When I started writing the sequel to Superego a year ago (a couple years after Superego was released), I joked about my goal was to get it out before Winds of Winter. Well, it’s to beta readers now. I think I’ll hit that easy.
And that’s with just what little time I can eke out in the morning — divided with other writing projects that pop up. How can you be a full time writer and take like a decade with a novel? I don’t get it.
Eh. Maybe he just doesn’t like writing and kind of fell into it. That happens.
One thing I very much admire about the Good Place’s second and third season is they don’t set up a premise to sustain them for the season but are constantly blowing up what the show is about.
The best way to avoid a perjury trap is to talk backwards. The FBI can only prosecute you for lies said forwards.
In the 5th season now, and I’m really admiring Justified. Not only is the writing sharp, but they pack the 13 episodes seasons full of plot. Nothing feels like filler episodes.
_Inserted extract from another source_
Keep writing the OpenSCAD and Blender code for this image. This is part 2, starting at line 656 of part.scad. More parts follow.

The NRA aren’t blocking any laws that will stop shootings but they’re fun to yell at.
Know what would be neat? Some big company like Amazon instead of building new headquarters hired engineers to work remotely—use that whole internet thing to have people work anywhere in the country.
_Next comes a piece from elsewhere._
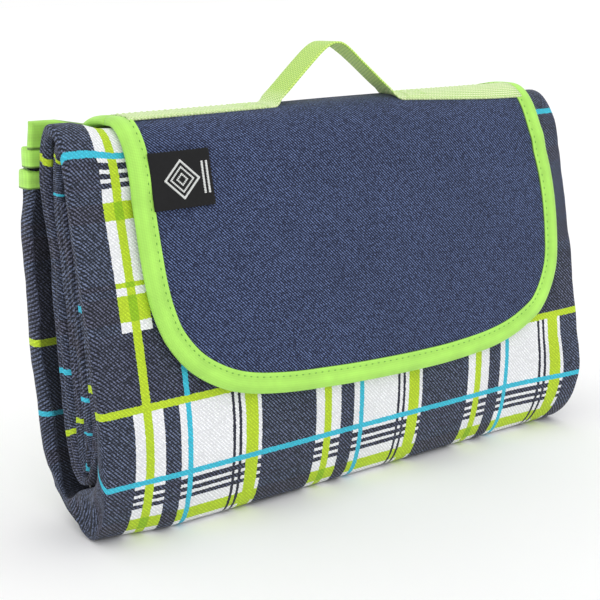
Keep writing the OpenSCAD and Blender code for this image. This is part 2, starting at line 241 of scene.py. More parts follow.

Shouldn’t that also appeal to people who pretend to care about the environment—getting rid of all those commutes?
I saw from a doctor on Twitter that bullets can kill people—especially if fired from a gun. Did anyone know this?!
“Let’s have a competition to host Amazon’s second headquarters to solve the main problem facing our company: Not enough people hate us.”
I always considered these tech jobs in high-cost of living areas a single man’s game; when you have a family you want some space while also having some money left over.
Whoever writes the jokes for Laffy Taffy should be fired. They’re TERRIBLE!
Corporate cronyism is something both the left and right are against, yet no one can ever make any real headway on it.
My 3yo saw a Star Wars novella and exclaimed, “It’s an ‘I am your father’ book!”
Like every good dad, I’ve taught my kids the proper response to “I am your father” at an early age.